Deck the halls with mobile commerce


We are all counting the days until Christmas. But for some of us, mostly male, it comes as a last-minute surprise that for Christmas we need to buy presents.

Normally, we battle downtown in jammed-full stores for the last offerings. No price is too high to avert the disaster of empty hands on Christmas night.

Thanks to the mobile Internet, the nightmare has an end: E-commerce is cool, but m-commerce is fantastic!

In 2013, mobile commerce passed the fixed-line Internet consumption of online shopping.
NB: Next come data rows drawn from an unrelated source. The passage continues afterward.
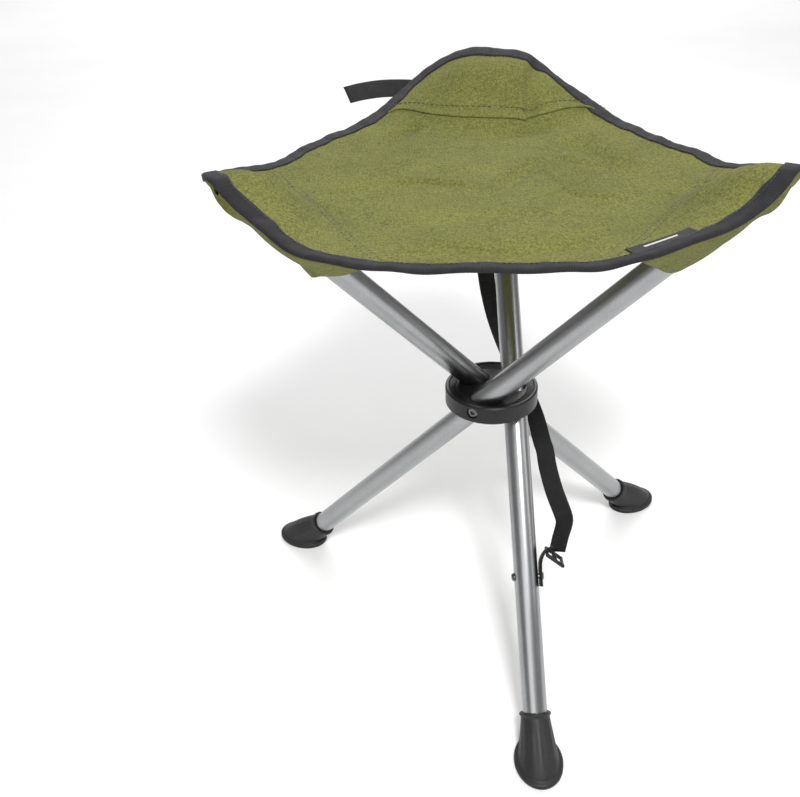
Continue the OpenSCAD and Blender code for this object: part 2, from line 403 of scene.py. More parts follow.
def alloy_material(leg):
    """Satin anodised tube with fine draw lines along leg."""
    n = Nodes("tube_alloy_" + leg)
    _, up, _, _ = leg_place(leg)
    turn = up.to_track_quat("Z", "Y").inverted().to_euler()
    lines = n.noise(1.0, 4, n.mapped((2600, 2600, 18), tuple(turn)))
    blot = n.noise(30, 4)
    n.colour(n.ramp(n.math("ADD", n.math("MULTIPLY", lines, 0.6), n.math("MULTIPLY", blot, 0.4)),
                    [(0.25, (0.27, 0.273, 0.28)), (0.75, (0.42, 0.424, 0.43))]))
    n.roughness(lines, 0.26, 0.37)
    n.bump(lines, 0.00004, 0.35)
    n.set(Metallic=1.0, Anisotropic=0.35)
    return n.mat


def steel_material():
    n = Nodes("screw_steel")
    n.colour(n.ramp(n.noise(300, 4), [(0.3, (0.10, 0.10, 0.105)), (0.7, (0.2, 0.2, 0.205))]))
    n.roughness(n.noise(500, 3), 0.28, 0.5)
    n.bump(n.noise(1500, 2), 0.00005, 0.4)
    n.set(Metallic=1.0)
    return n.mat


def floor_material():
    n = Nodes("floor_paper")
    n.colour(n.ramp(n.noise(3, 3), [(0.3, (0.9, 0.9, 0.9)), (0.7, (0.93, 0.93, 0.93))]))
    n.set(Roughness=0.9, Specular_IOR_Level=0.2)
    return n.mat


# ---------- seat surface ----------

CORNER_R, EDGE_R = 208.0, 163.0     # distance of the corners and of the edges' middles from the axis
CORNER_SPREAD, CORNER_POWER = 31.5, 5.5     # degrees that a corner takes up, and how square it is
SEAT_H, SAG = 180.0, 6.0    # height of the seat's edge above the pivots, and how far its middle hangs
RISE_FROM, RISE_OVER = 114, 70      # where a corner starts to rise, and the length of the slope
BACK_RISE, SIDE_RISE = 39.5, 37.4
TIP_FROM, TIP_OVER = 188, 22
BACK_TIP, SIDE_TIP = 0.07, -0.04    # share of the rise that a corner's last part adds
RIDGE_FRONT, RIDGE_REAR = 34.0, 58.0        # half width of a corner's ridge on its two sides
SLOPE_FRONT, SLOPE_REAR, SLOPE_BACK = 1.6, 2.2, 3.0     # how steeply the ridges fall off
EDGE_RIPPLE = 0.55          # height of the puckers beside the binding
RADIAN = 57.3               # degrees to a radian, in the ripples' phases
NEAR = 0.6                  # distance between the points that a normal is taken from
CLOTH = 1.2                 # thickness of the cloth
HEM_X = 133.0               # distance of the side pockets' seams from the axis
HEM_REACH = 93              # length of those seams to each side of the corner's line

tube_end = from_hub(JOINTS["back_corner_turn"]["pos_m"])
BACK = math.degrees(math.atan2(tube_end.y, tube_end.x))

# The cloth was cut and stretched by hand, so its edge strays: direction, amount and spread.
RIM_STRAYS = [(50, 6, 26), (15, 9, 9), (335, -9, 11), (303, -8, 16), (276, -7, 9), (217, -20, 11),
              (230, -9, 8), (182, -7, 26), (134, -14, 11), (150, -4, 9), (91, 5, 7), (247, -5, 9),
              (108, -4, 8)]
LIFT_STRAYS = [(14, 7, 10), (350, 2, 8), (218, 2, 10)]

# Creases as a line in plan, height (a furrow where it is below 0), width and how fast its ends fade.
CREASES = [
    ([(-190, 10), (-176, 8), (-153, 0), (-131, -21)], 3.4, 4.2),
    ([(-131, -21), (-109, -1), (-77, 11), (-58, 13), (-29, 7), (-4, -9)], 3.2, 3),
    ([(-128, -24), (-114, -45), (-106, -85)], -2.9, 4.2),
    ([(-150, -20), (-138, -50), (-122, -80)], -3.5, 6.8),
    ([(-88, -128), (-38, -119), (-1, -126), (35, -118), (66, -104)], 4.0, 4.2),
    ([(-78, -118), (-30, -110), (30, -108), (70, -92)], -2.5, 6.8),
    ([(106, -40), (132, -34), (157, -48), (180, -44)], 3.2, 4.2),
    ([(-6, -12), (7, 15), (24, 38), (47, 59)], 2.9, 3),
    ([(2, -16), (18, 12), (40, 36)], -2.5, 5.1),
    ([(69, 100), (83, 62), (100, 14)], -7.7, 11.9),
    ([(51, 56), (77, 32), (104, 10)], 3.2, 4.2),
    ([(33, 35), (45, 12), (52, -24), (71, -35), (108, -42)], 2.5, 3),
    ([(55, 190), (47, 160), (42, 131)], -5.7, 6.8),
    ([(48, 188), (40, 160), (37, 133)], 4.4, 3.4),
    ([(-50, 143), (-62, 127), (-80, 104)], -5.1, 7.6),
    ([(-60, 60), (-20, 40), (20, 60)], 1.9, 7.6),
    ([(-40, -60), (10, -50), (60, -66)], 1.9, 6.8),
    ([(-100, -60), (-60, -70), (-20, -64)], -1.9, 6.8),
    ([(110, -95), (140, -75), (160, -70)], 2.9, 5.1),
    ([(-20, 105), (30, 112), (70, 125)], -2.2, 6.8),
]


def polar(x, y):
    """Radius and direction from the back corner, of points in plan."""
    return np.hypot(x, y), np.degrees(np.arctan2(y, x)) - BACK


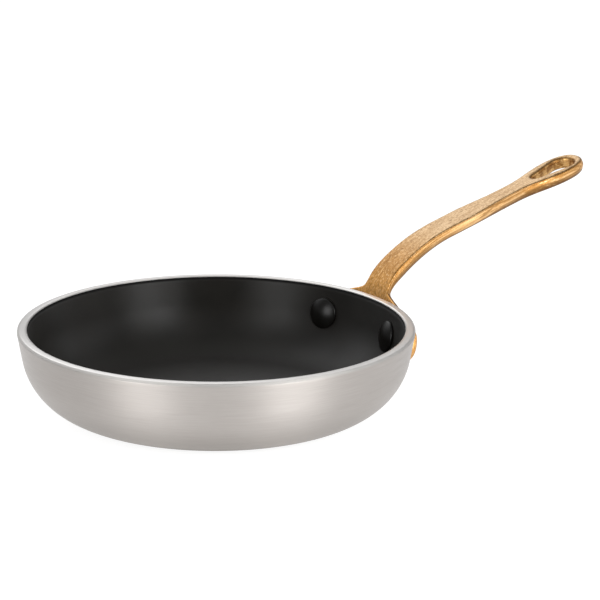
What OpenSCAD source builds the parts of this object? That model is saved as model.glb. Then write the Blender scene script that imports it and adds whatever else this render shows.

Millward Brown Digital and Adweek report smartphone and tablet users are visiting retail Web sites 6.2 times per month, compared to the 2.9 times among online users. And these mobile users are broader in checking the shopping opportunities: 23% visit more than four retailers a month, as opposed to 11% of online users.

Showrooming (browsing the things online that you found in a store) is one of the most frequent uses of m-commerce. But more and more, consumers are buying directly on their smartphones or tablets.

Nearly half (47%) of all purchases are done out of home, but 29.9% happen at home on the sofa, according to a report from Fitkau & Maass Consulting.

Amazon and eBay currently are generating approximately 25% of their revenues via mobile, and it’s growing rapidly.

But not all online shops are prepared for the demands of mobile commerce. For example, in Germany, only 40% of all shops are optimised for mobile usage. Responsive Web design and shop design should be the drivers for business in 2014!

Likewise, the challenge for news sites is the establishment of appropriate environments for m-commerce. Content and commerce should go hand-in-hand in presentations to users and customers, with a clear delineation between editorial and commercial content.

In the current Christmas rally, helping your users find the best shop on the mobile Internet should be at the top of your list.

Let’s celebrate the mobile Christmas party. Best wishes for a Merry Christmas and healthy start to 2014!